BRIEF
From the top of the records below, return each line exactly, ending with the line that contains "(0.96, 0.50, 0.46))".

Entries with model source code:
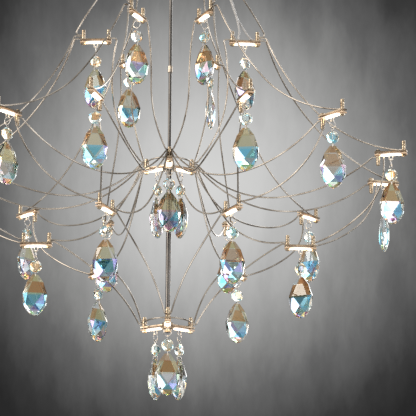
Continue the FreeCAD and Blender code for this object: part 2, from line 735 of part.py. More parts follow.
# depth below the drop's top as a share of its length, then width and thickness as shares
DROP_PROFILE = ((0.0, 0.20, 0.17), (0.30, 0.74, 0.72), (0.62, 1.08, 1.08), (0.84, 0.86, 0.82), (0.96, 0.50, 0.46))


def make_drop():
    """Pear drop, flat front and back towards local X, hung by a cross hole."""
    rings = []
    for step, (down, width, thick) in enumerate(DROP_PROFILE):
        height = DROP_TOP - down * S.drop_length
        rings.append(drop_ring(width * S.drop_width, thick * S.drop_thick, height, (step + 1) / 2))
    rings.append([Vector(0, 0, DROP_TOP - S.drop_length)])
    hole = Part.makeCylinder(S.drop_hole_radius, S.drop_thick,
                             Vector(-S.drop_thick / 2, 0, DROP_HOLE), Vector(1, 0, 0))
    return faceted(rings).cut(hole)


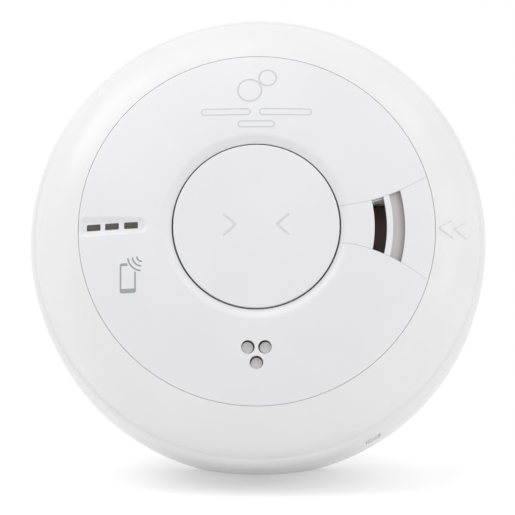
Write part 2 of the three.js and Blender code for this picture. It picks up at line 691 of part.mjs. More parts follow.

EXPECTED OUTPUT
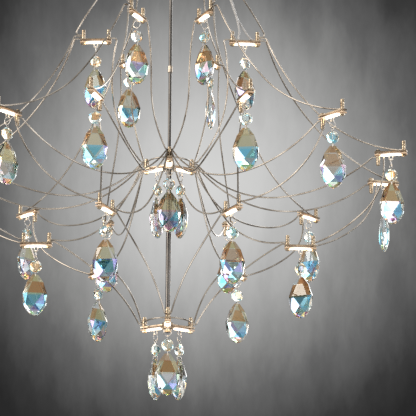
Continue the FreeCAD and Blender code for this object: part 2, from line 735 of part.py. More parts follow.
# depth below the drop's top as a share of its length, then width and thickness as shares
DROP_PROFILE = ((0.0, 0.20, 0.17), (0.30, 0.74, 0.72), (0.62, 1.08, 1.08), (0.84, 0.86, 0.82), (0.96, 0.50, 0.46))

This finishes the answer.